Directions: Repeat only the lines running from the beginning of the material through the line that contains "return body +".

Data provided:
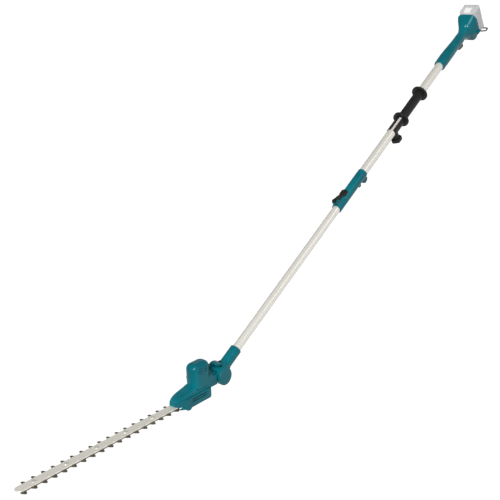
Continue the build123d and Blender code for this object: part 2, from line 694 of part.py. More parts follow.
def handle_screws():
    """Screws across the handle."""
    return Compound([rod_y(-reach, reach, 1.8, x=x, z=z) for x, z, reach in HANDLE_SCREWS])


def switch_body():
    """The switch above the trigger."""
    body = block(OUTER_REAR + 6, 1450, -9, 9, -9.5, 7)
    return body + block(OUTER_REAR + 14, OUTER_REAR + 20, -4, 4, 7, 9)


def trigger():
    """The switch trigger under the handle."""
    pad = side([(TRIGGER_FRONT, -14), (TRIGGER_FRONT, -22), (TRIGGER_FRONT + 6, -28),
                (TRIGGER_REAR - 14, -30.5), (TRIGGER_REAR, -32), (TRIGGER_REAR, -14)], TRIGGER_W / 2)
    return fillet(pad.edges().filter_by(Axis.Y).group_by(Axis.Z)[0], 2)


def main_hoop():
    """The bent wire hoop that keeps the battery off the ground."""
    y = LOOP_SIDE
    bend = LOOP_START + 9
    low = LOOP_REAR - 15
    path = FilletPolyline((LOOP_START, -y, LOOP_START_Z), (bend, -y, LOOP_START_Z), (low, -y, LOOP_END_Z),
                          (LOOP_REAR, -y, LOOP_END_Z), (LOOP_REAR, y, LOOP_END_Z), (low, y, LOOP_END_Z),
                          (bend, y, LOOP_START_Z), (LOOP_START, y, LOOP_START_Z), radius=LOOP_BEND)
    section = Plane(origin=path @ 0, z_dir=path % 0) * Circle(LOOP_WIRE / 2)
    return sweep(section, path)


# ================================================================ battery


def battery_rails():
    """The black mounting block that the battery slides down onto."""
    front = BATTERY_FRONT - 0.4
    plate = block(RAIL_SEAT, front, -RAIL_PLATE_W / 2, RAIL_PLATE_W / 2, RAIL_PLATE_LOW, RAIL_PLATE_HIGH)
    stem = block(front, BATTERY_FRONT + 4, -RAIL_STEM, RAIL_STEM, BATTERY_HEEL + 4, RAIL_TOP)
    head = block(BATTERY_FRONT + 4, BATTERY_FRONT + 7, -RAIL_HEAD, RAIL_HEAD, BATTERY_HEEL + 4, RAIL_TOP)
    return plate + stem + head


LABEL_L = 22.0
LABEL_W = 22.0


def label_block():
    """The shallow field for the label, on the sloping top of the battery."""
    angle = math.degrees(math.atan2(BATTERY_TOP - BATTERY_LIP, BATTERY_REAR - 9 - BATTERY_FRONT))
    middle = (BATTERY_FRONT + BATTERY_REAR - 9) / 2
    height = (BATTERY_TOP + BATTERY_LIP) / 2
    return Pos(middle, 3, height) * Rot(0, -angle, 0) * Box(LABEL_L, LABEL_W, 1.0)


def battery_label():
    """A blank label plate let into the battery's top face."""
    return label_block()


def charge_button():
    """The small button that shows the battery's charge."""
    return rod_z(44, BATTERY_TOP + 0.5, 2.2, x=BATTERY_REAR - 8, y=-17)


def battery_case():
    """The battery pack with the undercut channel for the rails."""
    half_w = BATTERY_W / 2
    end = across(BATTERY_FRONT, BATTERY_W, BATTERY_BOTTOM, BATTERY_TOP, 8)
    pack = extrude(end, BATTERY_REAR - BATTERY_FRONT)
    pack &= side([(BATTERY_FRONT, BATTERY_HEEL), (BATTERY_FRONT, BATTERY_LIP), (BATTERY_REAR - 9, BATTERY_TOP),
                  (BATTERY_REAR, BATTERY_TOP), (BATTERY_REAR, BATTERY_BOTTOM)], half_w)
    long, extra = BATTERY_REAR - BATTERY_FRONT, 20
    middle = (BATTERY_FRONT + BATTERY_REAR) / 2
    for shift, corner in ((-extra / 2, BATTERY_REAR_ROUND), (extra / 2, BATTERY_FRONT_ROUND)):
        outline = Pos(middle + shift, 0) * RectangleRounded(long + extra, BATTERY_W, corner)
        pack &= plan(outline, BATTERY_BOTTOM, BATTERY_TOP)
    gap = 0.4
    low = BATTERY_BOTTOM - 1
    stem, head, high = RAIL_STEM + gap, RAIL_HEAD + gap, RAIL_TOP + gap
    pack -= block(BATTERY_FRONT - 1, BATTERY_FRONT + 4, -stem, stem, low, high)
    pack -= block(BATTERY_FRONT + 4 - gap, BATTERY_FRONT + 7 + gap, -head, head, low, high)
    for sign in (-1, 1):
        for i in range(3):
            x = BATTERY_FRONT + 16 + 7 * i
            pack -= block(x, x + 2.2, sign * (half_w - 0.8), sign * (half_w + 1), BATTERY_HEEL, 30)
    return pack - label_block() - charge_button()


def save(name, shape):
    """Write one node, moved so that the carrying point is the origin."""
    export_step(Pos(-CARRY_STATION, 0, 0) * shape, f"parts/{name}.step")


def main():
    os.makedirs("parts", exist_ok=True)
    fixed = {
        "hinge_bracket": hinge_bracket(), "hinge_caps": hinge_caps(), "hinge_bolt": hinge_bolt(),
        "angle_lock": angle_lock(), "inner_tube": inner_tube(), "outer_tube": outer_tube(),
        "socket_screw": socket_screw(), "pole_sleeve": pole_sleeve(), "lever_pin": lever_pin(),
        "clamp_shoe": clamp_shoe(), "lock_lever": lock_lever(), "front_grip": front_grip(),
        "grip_clamp": grip_clamp(), "grip_knob": grip_knob(), "handle_left": handle_half(-1),
        "handle_right": handle_half(1), "handle_screws": handle_screws(), "trigger": trigger(),
        "switch_body": switch_body(), "indicator_lamps": indicator_lamps(), "battery_hoop": main_hoop(),
        "battery_rails": battery_rails(), "battery_case": battery_case(), "battery_label": battery_label(),
        "charge_button": charge_button(),
    }
    head = {
        "head_left": head_half(-1), "head_right": head_half(1), "gear_case": gear_case(),
        "base_cover": base_cover(), "head_screws": head_screws(), "motor": motor(), "pinion": pinion(),
        "crank_gear": crank_gear(), "crank_axle": crank_axle(), "crank_bush": crank_bush(),
        "guard_bar": guard_bar(), "upper_blade": blade(0.0, LONG_TOOTH, upper_bottom, upper_top),
        "lower_blade": blade(2 * PHASE, SHORT_TOOTH, lower_bottom, lower_top),
        "blade_bolts": blade_bolts(), "blade_guide": blade_guide(),
    }
    for name, shape in fixed.items():
        save(name, shape)
    for name, shape in head.items():
        save(name, head_pose(shape))


main()
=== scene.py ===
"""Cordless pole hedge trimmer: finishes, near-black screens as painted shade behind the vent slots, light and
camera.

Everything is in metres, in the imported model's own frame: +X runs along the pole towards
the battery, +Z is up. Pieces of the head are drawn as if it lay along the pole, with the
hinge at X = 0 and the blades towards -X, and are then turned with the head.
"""

import math

import bmesh
import bpy
from mathutils import Matrix, Vector


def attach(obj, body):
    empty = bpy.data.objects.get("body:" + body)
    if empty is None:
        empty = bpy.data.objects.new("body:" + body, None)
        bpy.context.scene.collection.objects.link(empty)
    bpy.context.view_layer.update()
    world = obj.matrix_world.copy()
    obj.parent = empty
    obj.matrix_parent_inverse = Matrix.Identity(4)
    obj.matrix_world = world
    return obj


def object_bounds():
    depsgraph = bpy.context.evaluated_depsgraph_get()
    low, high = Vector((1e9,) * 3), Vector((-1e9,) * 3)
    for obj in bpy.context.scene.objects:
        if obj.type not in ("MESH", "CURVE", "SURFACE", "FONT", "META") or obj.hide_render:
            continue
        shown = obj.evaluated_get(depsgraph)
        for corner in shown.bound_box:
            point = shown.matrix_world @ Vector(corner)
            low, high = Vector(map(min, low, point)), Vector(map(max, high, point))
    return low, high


bl_info = {
    "name": "Pole Hedge Trimmer Finishes",
    "version": (1, 0, 0),
    "blender": (4, 5, 0),
    "location": "View3D > Sidebar > Trimmer",
    "description": "Materials, small details and a plain studio for a cordless pole hedge trimmer",
    "category": "Object",
}

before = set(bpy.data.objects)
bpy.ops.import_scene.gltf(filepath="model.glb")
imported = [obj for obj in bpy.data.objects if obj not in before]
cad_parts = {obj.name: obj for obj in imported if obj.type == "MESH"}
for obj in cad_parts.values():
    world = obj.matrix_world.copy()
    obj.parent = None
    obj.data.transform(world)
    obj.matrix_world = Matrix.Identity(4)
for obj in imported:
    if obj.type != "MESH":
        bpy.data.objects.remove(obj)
CAD_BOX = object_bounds()
HEAD_TILT = 30.5  # degrees the head stands above the pole line at rest
HINGE_X = -0.862  # the hinge's place on the pole line

SCREEN_FRONT = -0.124  # the near-black screens, painted shade behind the vent slots, reach past the slots at both ends
SCREEN_REAR = -0.066
SCREEN_LOW = -0.0252
SCREEN_HIGH = -0.0124
SCREEN_INNER = 0.0205  # from the head's middle plane
SCREEN_OUTER = 0.0214
LOUVRES = 9
LOUVRE_START = 0.0025  # from the screen's front end
LOUVRE_PITCH = 0.0065
LOUVRE_WIDTH = 0.0014
LOUVRE_SINK = 0.0001  # how deep a louvre's foot stands in its screen
LOUVRE_STEP = 0.0004  # how far it stands out

FLOOR_GAP = 0.03  # between the floor and the tip of the folded blades
PAPER_GLOW = 0.9  # added to the floor's own shade where it is seen
AIM = Vector((-0.35, 0.0, 0.05))  # near the middle of the tool, where the lamps point
KEY_PLACE = (-3.1, -2.6, 5.2)
FILL_PLACE = (2.6, -3.9, 2.4)
LAMP_WIDTH = 2.4
WORLD_LIGHT = 0.22

CAMERA_PLACE = (-1.72226, -1.44579, 1.65187)
CAMERA_RIGHT = Vector((0.53120266, -0.77194936, -0.34916747))
CAMERA_UP = Vector((0.69801499, 0.16516092, 0.69677611))
CAMERA_AHEAD = Vector((0.48020705, 0.61385345, -0.62656614))
SENSOR_WIDTH = 36.0
CAMERA_SHIFT = 0.001


# ================================================================ colour and nodes
def linear(hex_colour):
    """An sRGB hex colour as the linear RGBA that a shader socket takes."""
    digits = hex_colour.lstrip("#")
    values = [int(digits[i:i + 2], 16) / 255 for i in (0, 2, 4)]
    return tuple([v / 12.92 if v <= 0.04045 else ((v + 0.055) / 1.055) ** 2.4 for v in values] + [1.0])


def add_node(tree, kind, settings=None, inputs=None):
    """Add one node, set its properties, then fill or link its inputs."""
    node = tree.nodes.new(kind)
    for name, value in (settings or {}).items():
        setattr(node, name, value)
    for name, value in (inputs or {}).items():
        if isinstance(value, bpy.types.NodeSocket):
            tree.links.new(value, node.inputs[name])
        else:
            node.inputs[name].default_value = value
    return node


def new_material(name):
    """An empty material with its shader and output, and the object's own coordinates."""
    old = bpy.data.materials.get(name)
    if old:
        bpy.data.materials.remove(old)
    material = bpy.data.materials.new(name)
    material.use_nodes = True
    tree = material.node_tree
    tree.nodes.clear()
    place = add_node(tree, "ShaderNodeTexCoord").outputs["Object"]
    shader = add_node(tree, "ShaderNodeBsdfPrincipled")
    add_node(tree, "ShaderNodeOutputMaterial", inputs={"Surface": shader.outputs["BSDF"]})
    return material, tree, place, shader


def set_colour_ramp(ramp, stops):
    """Fill a colour ramp with (position, colour) stops."""
    elements = ramp.color_ramp.elements
    while len(elements) > len(stops):
        elements.remove(elements[-1])
    while len(elements) < len(stops):
        elements.new(1.0)
    for element, (position, colour) in zip(elements, stops):
        element.position = position
        element.color = colour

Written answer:
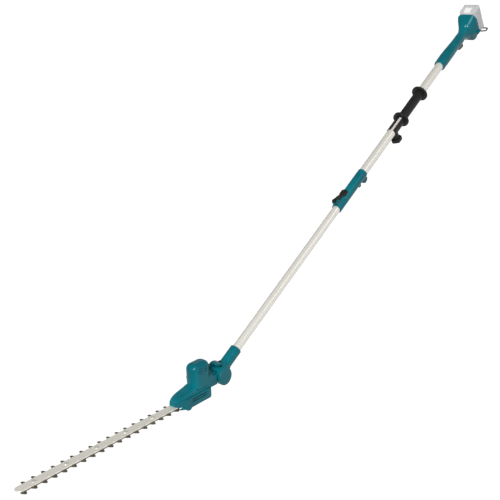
Continue the build123d and Blender code for this object: part 2, from line 694 of part.py. More parts follow.
def handle_screws():
    """Screws across the handle."""
    return Compound([rod_y(-reach, reach, 1.8, x=x, z=z) for x, z, reach in HANDLE_SCREWS])


def switch_body():
    """The switch above the trigger."""
    body = block(OUTER_REAR + 6, 1450, -9, 9, -9.5, 7)
    return body + block(OUTER_REAR + 14, OUTER_REAR + 20, -4, 4, 7, 9)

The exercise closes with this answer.